(Rows from a 3D modeling dataset)
* * * * * * * * *

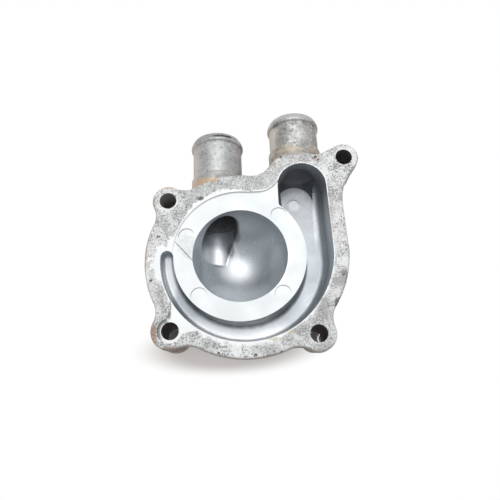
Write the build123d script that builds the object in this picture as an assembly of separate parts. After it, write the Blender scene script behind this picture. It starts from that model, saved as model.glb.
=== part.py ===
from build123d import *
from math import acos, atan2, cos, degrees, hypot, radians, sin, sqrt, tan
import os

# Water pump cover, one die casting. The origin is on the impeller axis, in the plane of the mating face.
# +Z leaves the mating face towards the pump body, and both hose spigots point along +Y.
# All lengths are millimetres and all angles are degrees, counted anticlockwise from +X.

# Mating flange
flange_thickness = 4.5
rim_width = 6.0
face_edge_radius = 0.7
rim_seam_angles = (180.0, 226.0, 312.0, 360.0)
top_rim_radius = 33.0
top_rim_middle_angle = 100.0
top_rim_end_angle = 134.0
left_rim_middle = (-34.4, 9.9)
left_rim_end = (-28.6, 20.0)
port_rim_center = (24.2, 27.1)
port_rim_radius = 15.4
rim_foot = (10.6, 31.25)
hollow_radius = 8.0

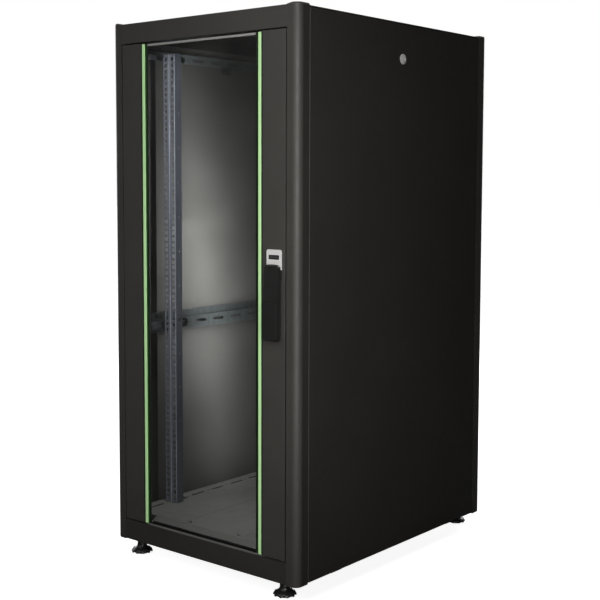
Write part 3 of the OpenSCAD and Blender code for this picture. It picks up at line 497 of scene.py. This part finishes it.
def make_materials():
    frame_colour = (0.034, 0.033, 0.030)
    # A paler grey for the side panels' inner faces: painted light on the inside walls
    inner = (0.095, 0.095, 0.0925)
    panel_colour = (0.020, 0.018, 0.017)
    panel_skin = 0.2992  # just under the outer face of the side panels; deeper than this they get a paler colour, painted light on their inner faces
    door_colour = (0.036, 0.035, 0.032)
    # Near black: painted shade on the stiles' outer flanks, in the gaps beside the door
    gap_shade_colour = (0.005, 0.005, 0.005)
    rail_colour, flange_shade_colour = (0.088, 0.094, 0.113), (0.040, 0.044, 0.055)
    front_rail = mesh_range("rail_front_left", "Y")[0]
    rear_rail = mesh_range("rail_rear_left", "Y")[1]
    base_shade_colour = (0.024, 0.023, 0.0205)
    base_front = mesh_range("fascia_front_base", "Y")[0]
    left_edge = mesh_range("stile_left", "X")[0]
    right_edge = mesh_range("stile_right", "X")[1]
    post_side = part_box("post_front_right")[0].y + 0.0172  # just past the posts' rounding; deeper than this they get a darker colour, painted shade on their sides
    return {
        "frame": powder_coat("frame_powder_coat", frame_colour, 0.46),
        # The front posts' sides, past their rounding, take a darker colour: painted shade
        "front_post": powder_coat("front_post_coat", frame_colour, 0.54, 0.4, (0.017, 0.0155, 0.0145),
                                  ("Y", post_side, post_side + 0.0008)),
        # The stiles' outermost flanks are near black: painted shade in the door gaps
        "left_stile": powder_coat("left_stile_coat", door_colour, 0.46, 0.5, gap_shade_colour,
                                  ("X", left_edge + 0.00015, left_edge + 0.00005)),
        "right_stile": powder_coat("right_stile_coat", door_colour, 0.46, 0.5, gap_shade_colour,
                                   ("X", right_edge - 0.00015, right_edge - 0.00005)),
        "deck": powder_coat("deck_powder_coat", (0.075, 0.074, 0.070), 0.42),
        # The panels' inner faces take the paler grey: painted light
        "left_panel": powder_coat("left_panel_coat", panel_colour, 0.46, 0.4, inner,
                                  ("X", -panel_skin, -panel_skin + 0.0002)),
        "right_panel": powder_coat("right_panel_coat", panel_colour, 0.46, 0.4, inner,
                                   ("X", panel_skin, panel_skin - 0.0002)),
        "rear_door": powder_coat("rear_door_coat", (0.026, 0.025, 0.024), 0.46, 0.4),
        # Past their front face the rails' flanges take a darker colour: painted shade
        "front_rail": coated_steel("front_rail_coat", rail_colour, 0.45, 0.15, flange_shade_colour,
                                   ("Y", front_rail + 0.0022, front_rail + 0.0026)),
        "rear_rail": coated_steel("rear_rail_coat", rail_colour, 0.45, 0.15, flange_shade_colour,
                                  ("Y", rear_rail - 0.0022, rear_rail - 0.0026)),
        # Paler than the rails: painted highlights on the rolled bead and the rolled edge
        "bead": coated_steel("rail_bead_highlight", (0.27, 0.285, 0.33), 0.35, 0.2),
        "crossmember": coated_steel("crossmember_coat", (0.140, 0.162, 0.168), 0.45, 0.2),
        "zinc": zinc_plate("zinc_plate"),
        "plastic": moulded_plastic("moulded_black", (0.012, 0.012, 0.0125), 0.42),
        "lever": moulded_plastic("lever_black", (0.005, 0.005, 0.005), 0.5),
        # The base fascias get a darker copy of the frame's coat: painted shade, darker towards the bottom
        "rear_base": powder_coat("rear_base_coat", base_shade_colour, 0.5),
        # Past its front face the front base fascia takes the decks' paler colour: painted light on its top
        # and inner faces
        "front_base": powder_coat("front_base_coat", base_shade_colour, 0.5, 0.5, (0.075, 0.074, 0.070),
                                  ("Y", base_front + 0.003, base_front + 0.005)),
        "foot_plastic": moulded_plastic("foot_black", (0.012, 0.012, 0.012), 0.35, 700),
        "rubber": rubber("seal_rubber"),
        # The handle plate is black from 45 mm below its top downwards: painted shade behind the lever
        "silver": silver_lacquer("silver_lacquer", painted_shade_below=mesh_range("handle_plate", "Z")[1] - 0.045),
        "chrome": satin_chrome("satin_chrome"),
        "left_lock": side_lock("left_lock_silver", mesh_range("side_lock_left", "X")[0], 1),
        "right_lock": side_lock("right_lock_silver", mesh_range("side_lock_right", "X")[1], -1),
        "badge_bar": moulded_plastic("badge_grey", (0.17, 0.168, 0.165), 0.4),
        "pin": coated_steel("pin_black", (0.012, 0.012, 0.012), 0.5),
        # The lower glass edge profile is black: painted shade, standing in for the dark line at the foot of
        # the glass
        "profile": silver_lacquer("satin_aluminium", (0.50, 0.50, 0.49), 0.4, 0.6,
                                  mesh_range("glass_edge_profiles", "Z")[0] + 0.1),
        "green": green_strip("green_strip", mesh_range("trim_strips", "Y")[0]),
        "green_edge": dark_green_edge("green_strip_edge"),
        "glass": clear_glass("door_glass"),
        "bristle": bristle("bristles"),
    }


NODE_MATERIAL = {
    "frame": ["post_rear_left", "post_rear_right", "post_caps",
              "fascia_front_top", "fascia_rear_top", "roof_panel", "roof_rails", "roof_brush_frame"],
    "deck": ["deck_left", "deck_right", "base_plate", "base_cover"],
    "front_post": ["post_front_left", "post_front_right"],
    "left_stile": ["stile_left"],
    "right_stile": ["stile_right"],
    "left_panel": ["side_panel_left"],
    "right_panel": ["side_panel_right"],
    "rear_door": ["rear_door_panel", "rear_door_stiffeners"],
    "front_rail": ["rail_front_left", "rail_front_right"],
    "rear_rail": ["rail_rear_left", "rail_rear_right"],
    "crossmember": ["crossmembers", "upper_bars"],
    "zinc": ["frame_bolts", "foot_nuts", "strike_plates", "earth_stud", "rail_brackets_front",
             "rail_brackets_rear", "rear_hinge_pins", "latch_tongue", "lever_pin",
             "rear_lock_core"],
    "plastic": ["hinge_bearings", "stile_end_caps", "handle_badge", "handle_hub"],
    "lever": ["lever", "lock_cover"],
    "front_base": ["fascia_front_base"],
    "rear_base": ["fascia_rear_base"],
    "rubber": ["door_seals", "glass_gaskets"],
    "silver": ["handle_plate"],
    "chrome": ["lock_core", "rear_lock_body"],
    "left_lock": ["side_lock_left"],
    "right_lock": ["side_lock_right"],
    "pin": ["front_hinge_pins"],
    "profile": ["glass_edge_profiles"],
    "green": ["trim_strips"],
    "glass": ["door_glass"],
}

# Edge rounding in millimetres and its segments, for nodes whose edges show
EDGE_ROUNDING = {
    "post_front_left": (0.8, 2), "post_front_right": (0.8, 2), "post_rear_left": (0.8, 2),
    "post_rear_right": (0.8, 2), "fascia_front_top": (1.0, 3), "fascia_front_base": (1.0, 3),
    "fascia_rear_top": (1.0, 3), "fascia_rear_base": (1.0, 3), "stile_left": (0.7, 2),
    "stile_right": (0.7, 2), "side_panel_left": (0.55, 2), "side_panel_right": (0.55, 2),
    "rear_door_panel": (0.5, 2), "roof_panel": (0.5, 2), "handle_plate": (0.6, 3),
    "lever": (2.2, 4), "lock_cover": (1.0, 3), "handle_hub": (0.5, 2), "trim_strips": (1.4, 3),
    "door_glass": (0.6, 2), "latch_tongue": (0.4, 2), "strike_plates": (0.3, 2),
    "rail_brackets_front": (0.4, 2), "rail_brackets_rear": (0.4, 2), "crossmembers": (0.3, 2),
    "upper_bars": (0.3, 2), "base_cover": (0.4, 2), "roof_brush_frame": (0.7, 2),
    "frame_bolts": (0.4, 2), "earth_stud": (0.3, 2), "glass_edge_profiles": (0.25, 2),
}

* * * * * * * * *

**What this task involves**
For each line of the listing that holds the word "Write", show that line.

**Complete answer**
Write the build123d script that builds the object in this picture as an assembly of separate parts. After it, write the Blender scene script behind this picture. It starts from that model, saved as model.glb.
Write part 3 of the OpenSCAD and Blender code for this picture. It picks up at line 497 of scene.py. This part finishes it.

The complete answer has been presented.